Having created this volatile situation, Google YouTube, Twitter, and Facebook elected to regulate speech as a totalitarian government (yes, ONE government). The effect was predictable – they went much further than (probably) initially intended and suppressed non-hateful conservative political speech over almost the entire spectrum of the US political debate.

There are financial incentives to keep the structure of social media networks just the way they are. The value of a telecommunications network is proportional to the square of the number of connected users of the system (Metcalf’s law) – the number of potential connections between them. Basically, the greater number of people interacting with each other in the common space, the greater the value of the social network. Thus, the platforms are optimized to discourage users from creating private spaces that would decrease the number of those potential connections.

Social media censors are correct when they say that a society needs recognizable trusted authorities. We are not born with a natural capacity to distinguish truth from lies. Certain newspapers, encyclopedias, professional societies might serve as intellectual authorities on some subjects. But social media censors are dead wrong when they arrogate the power to decide who these trusted authorities are.

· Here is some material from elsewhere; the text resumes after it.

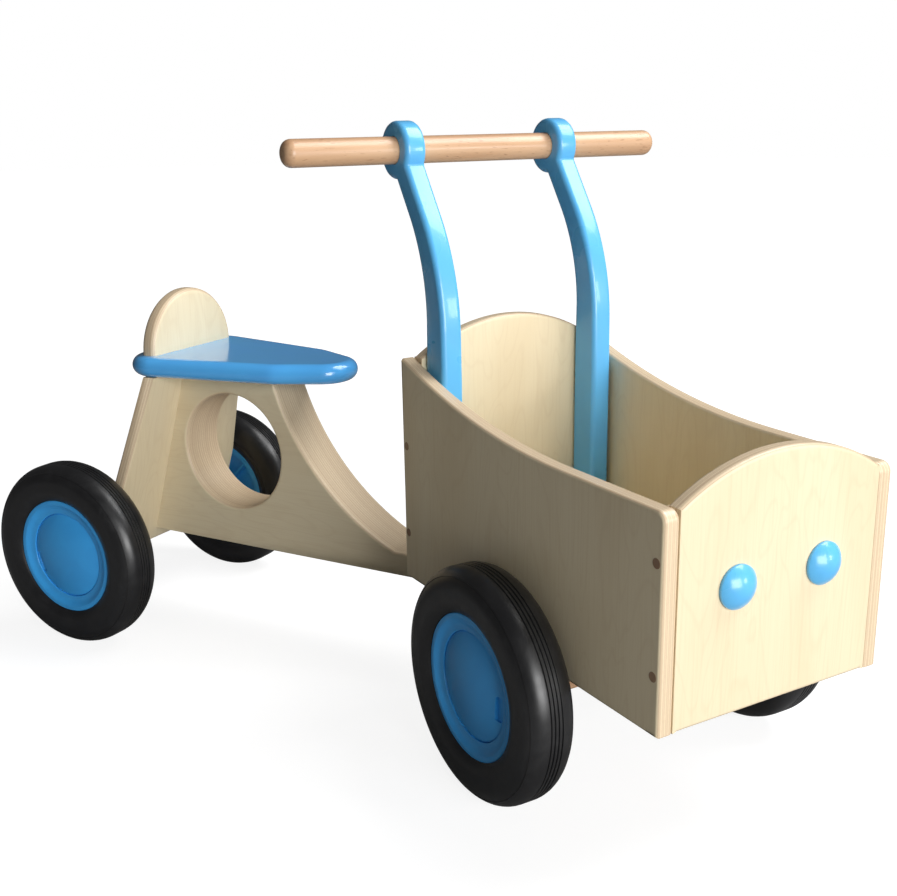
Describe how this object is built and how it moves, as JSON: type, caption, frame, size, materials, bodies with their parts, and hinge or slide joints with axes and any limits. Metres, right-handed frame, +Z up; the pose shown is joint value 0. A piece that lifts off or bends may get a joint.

Social media is already more powerful than the rest of the media, and what happens on social media influences the national political media climate. There is a feedback loop, reminiscent of the French revolution. The more conservatives were eliminated from the National Assembly, the more it shifted to the left. As it shifted to the left, it eliminated more moderate voices, and so on.  Jacobin terror was feeding on itself. The same thing is happening to social media corporations. The calls to eliminate hate speech and disinformation intensify, just watch Sacha Baron Cohen. And there are always examples of real hate speech and disinformation.

The current crop of social media and freedom of speech cannot coexist. Only one of them is protected by the Constitution.